Since both the coefficient and the complete matrix are rank $2$ and there are $3$ equations, there are $\infty^1$ solutions to the problem.

$\color{red}{^1}$ This is because $\mathbf F \cdot \mathbf M=0$, that is the force and the moment vectors are perpendicular by definition, since $\mathbf M = \mathbf r \times \mathbf F \Rightarrow \mathbf F \cdot \mathbf r \times \mathbf F=0$ (triple product with two elements being the same).


What I would do to solve the problem is just to pin one of the $\mathbf r$ vector components.

For instance in your case if you pick $r_y$ you end up with

$$r_x=\frac{F_x r_y + M_z}{F_y}$$ $$r_z=\frac{F_z r_y - M_x}{F_y}$$

where $r_y$ is a value of your choice. The third equation will give $F_x M_x + F_y M_y + F_z M_z=0$ being satisfied since $\color{red}{^1}$.

At that point having a point on the line and by knowing the force components you can find any other point on the same line by defining a curvilinear abscissa $t$

$$p_x=r_x+t \cdot F_x$$ $$p_y=r_y+t \cdot F_y$$ $$p_z=r_z+t \cdot F_z$$

so that you can choose the point at which the line of action meets the object (it could also not meet it at all for some loading conditions).

Please correct me if I'm wrong!

1

You are looking for the equipollent force (and its location). This is also known as the force axis (line). Given the force vector $\boldsymbol{F}$ and moment $\boldsymbol{M}$ defined at a point, the force axis is located at

$$ \boldsymbol{r} = \frac{\boldsymbol{F} \times \boldsymbol{M}}{\| \boldsymbol{F} \|^2}$$

Note also that you can see if any moments are parallel to the force axis. You do this by calculating the scalar pitch value

$$ h = \frac{ \boldsymbol{F} \cdot \boldsymbol{M}}{\| \boldsymbol{F} \|^2}$$

This gives the parallel moment magnitude ratio to the force magnitude.

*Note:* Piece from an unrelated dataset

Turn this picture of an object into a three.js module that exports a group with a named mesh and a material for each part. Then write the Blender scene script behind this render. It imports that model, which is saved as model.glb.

NOTE: $\cdot$ the the vector dot product, $\times$ the vector cross product and $\| \mbox{ } \|$ the vector magnitude

Proof

A force $\boldsymbol{F}$ is applied at a location $\boldsymbol{r}$ causing a moment at the origin $\boldsymbol{M} = \boldsymbol{r} \times \boldsymbol{F}$. We can get the location (at least the closest point to the force axis) by

$$ \boldsymbol{r} = \frac{\boldsymbol{F} \times \boldsymbol{M}}{\| \boldsymbol{F} \|^2} = \frac{\boldsymbol{F} \times (\boldsymbol{r} \times \boldsymbol{F})}{\| \boldsymbol{F} \|^2}$$

using the vector triple product identity $\boldsymbol{a}\times(\boldsymbol{b}\times\boldsymbol{c}) = \boldsymbol{b} (\boldsymbol{a}\cdot \boldsymbol{c})- \boldsymbol{c} (\boldsymbol{a}\cdot \boldsymbol{b})$ the above is

$$\require{cancel} \boldsymbol{r} = \frac{\boldsymbol{r} (\boldsymbol{F}\cdot \boldsymbol{F})- \boldsymbol{F} (\boldsymbol{F}\cdot \boldsymbol{r})}{\| \boldsymbol{F} \|^2} = \frac{\boldsymbol{r} \|\boldsymbol{F}\|^2 - \boldsymbol{F} \cancel{ (\boldsymbol{F}\cdot \boldsymbol{r})}}{\| \boldsymbol{F} \|^2} = \boldsymbol{r}$$

The cancellation happens because the location vector must be perpendicular to the force (since location along the force do not change the moments).